Note in the example above that the implementation remains unchanged, the only difference is the decoration, which uses the new _asarray_decorator function to instruct the __array_function__ protocol to dispatch if like is not None.

We will now look at a C function example, and since asarray is anyway a specialization of array, we will use the latter as an example now. As array is a C function, currently all NumPy does regarding its Python source is to import the function and adjust its __module__ to numpy. The function will now be decorated with a specialization of overrides.array_function_from_dispatcher, which shall take care of adjusting the module too.

array_function_nodocs_from_c_func_and_dispatcher = functools.partial(
    overrides.array_function_from_dispatcher,
    module='numpy', docs_from_dispatcher=False, verify=False)

@array_function_nodocs_from_c_func_and_dispatcher(_multiarray_umath.array)
def array(a, dtype=None, *, copy=True, order='K', subok=False, ndmin=0,
          like=None):
    return (like,)

There are two downsides to the implementation above for C functions:

  1. It creates another Python function call; and

  2. To follow current implementation standards, documentation should be attached directly to the Python source code.

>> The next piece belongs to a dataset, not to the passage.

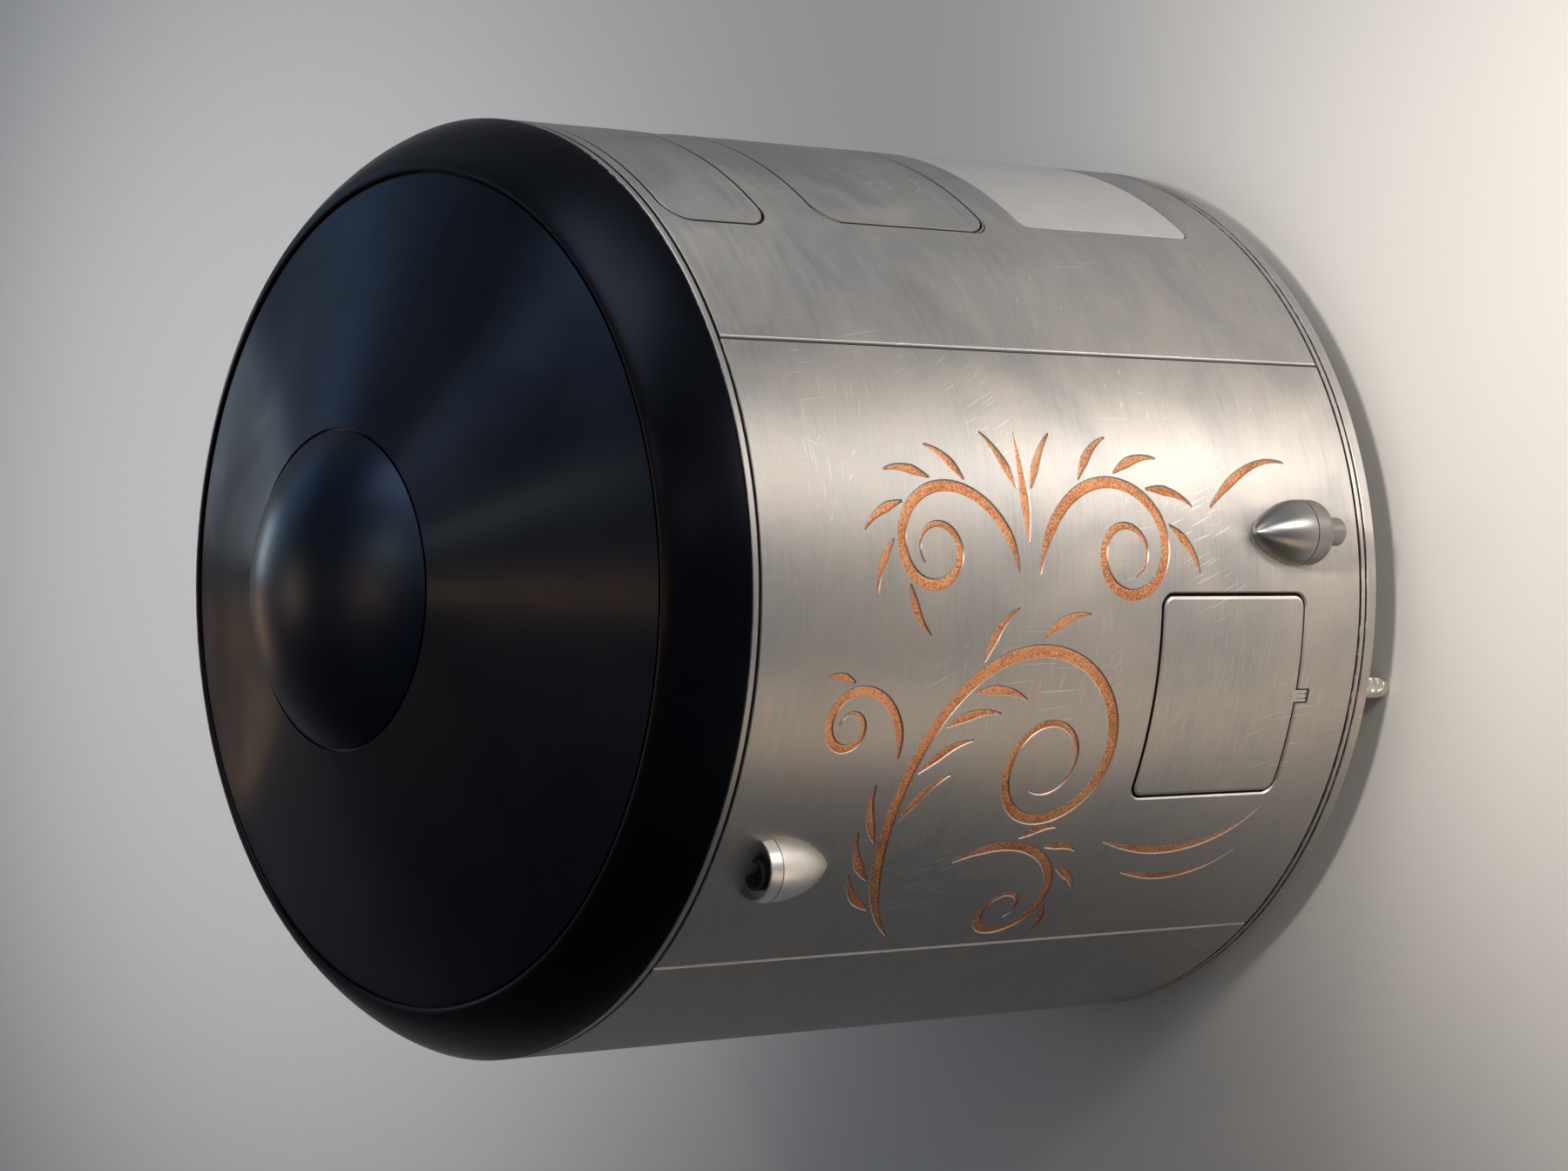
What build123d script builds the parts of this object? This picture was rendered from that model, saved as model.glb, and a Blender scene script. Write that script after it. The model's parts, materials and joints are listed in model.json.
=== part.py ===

The first version of this proposal suggested the implementation above as one viable solution for NumPy functions implemented in C. However, due to the downsides pointed out above we have decided to discard any changes on the Python side and resolve those issues with a pure-C implementation. Please refer to [implementation] for details.

Alternatives

Recently a new protocol to replace __array_function__ entirely was proposed by NEP 37 6, which would require considerable rework by downstream libraries that adopt __array_function__ already, because of that we still believe the like= argument is beneficial for NumPy and downstream libraries. However, that proposal wouldn’t necessarily be considered a direct alternative to the present NEP, as it would replace NEP 18 entirely, upon which this builds. Discussion on details about this new proposal and why that would require rework by downstream libraries is beyond the scope of the present proposal.